***** Record list

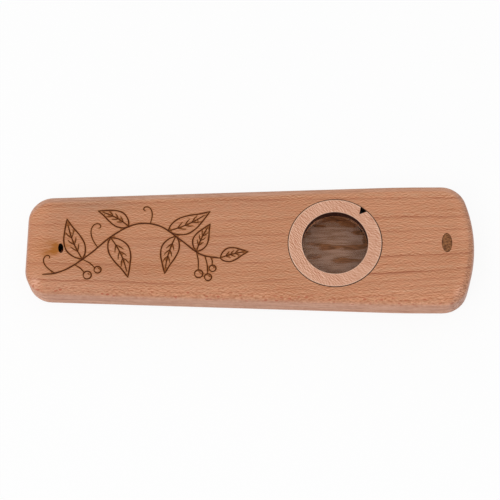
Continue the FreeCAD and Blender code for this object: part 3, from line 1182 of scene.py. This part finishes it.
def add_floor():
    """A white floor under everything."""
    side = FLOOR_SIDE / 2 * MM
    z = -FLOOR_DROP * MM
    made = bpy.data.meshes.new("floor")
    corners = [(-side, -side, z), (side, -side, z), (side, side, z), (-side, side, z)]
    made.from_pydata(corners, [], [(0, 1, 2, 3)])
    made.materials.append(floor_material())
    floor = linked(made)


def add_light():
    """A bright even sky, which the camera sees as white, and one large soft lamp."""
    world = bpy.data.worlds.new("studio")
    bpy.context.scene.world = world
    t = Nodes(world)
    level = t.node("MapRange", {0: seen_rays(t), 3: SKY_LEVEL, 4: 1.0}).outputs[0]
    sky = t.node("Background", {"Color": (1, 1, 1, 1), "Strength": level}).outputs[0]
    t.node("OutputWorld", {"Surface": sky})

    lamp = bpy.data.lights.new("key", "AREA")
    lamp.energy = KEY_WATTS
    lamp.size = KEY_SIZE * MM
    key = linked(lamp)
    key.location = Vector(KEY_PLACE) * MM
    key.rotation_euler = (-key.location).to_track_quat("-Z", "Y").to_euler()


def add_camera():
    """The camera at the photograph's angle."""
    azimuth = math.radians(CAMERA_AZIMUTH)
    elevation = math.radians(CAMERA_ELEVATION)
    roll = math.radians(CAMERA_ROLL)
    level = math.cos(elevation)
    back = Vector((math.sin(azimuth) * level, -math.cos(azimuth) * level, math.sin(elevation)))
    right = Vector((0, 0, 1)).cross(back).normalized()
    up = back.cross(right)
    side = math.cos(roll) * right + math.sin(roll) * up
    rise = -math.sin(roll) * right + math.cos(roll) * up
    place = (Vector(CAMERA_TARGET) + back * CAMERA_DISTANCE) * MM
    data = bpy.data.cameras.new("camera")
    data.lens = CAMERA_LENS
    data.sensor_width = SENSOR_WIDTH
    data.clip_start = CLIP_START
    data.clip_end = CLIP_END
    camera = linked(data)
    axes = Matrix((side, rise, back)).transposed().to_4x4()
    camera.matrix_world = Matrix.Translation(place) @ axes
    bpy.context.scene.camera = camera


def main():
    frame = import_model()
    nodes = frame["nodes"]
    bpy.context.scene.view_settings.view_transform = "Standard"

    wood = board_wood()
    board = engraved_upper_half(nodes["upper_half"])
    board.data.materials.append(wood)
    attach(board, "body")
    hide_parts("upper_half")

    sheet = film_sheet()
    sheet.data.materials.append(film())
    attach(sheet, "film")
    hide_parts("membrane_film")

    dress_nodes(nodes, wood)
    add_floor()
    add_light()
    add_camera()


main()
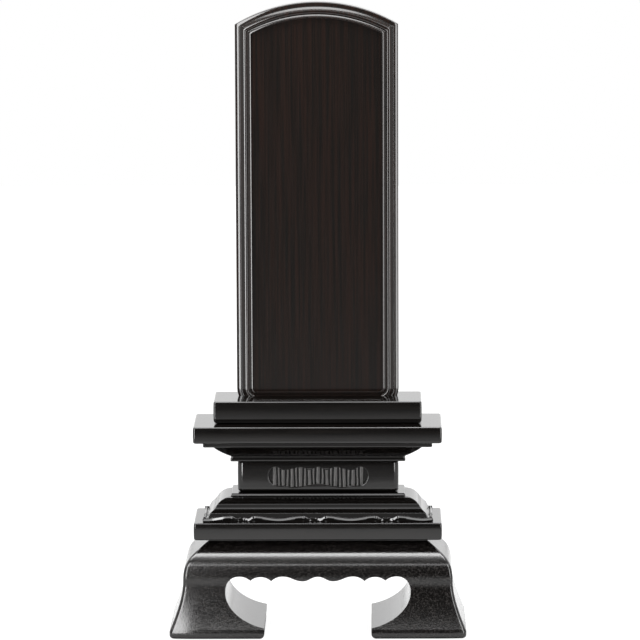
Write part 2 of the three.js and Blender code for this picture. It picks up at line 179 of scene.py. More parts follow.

**********

Aim of the task
Count every line above that holds the string "frame" and give the total, nothing more.

Result of the task
2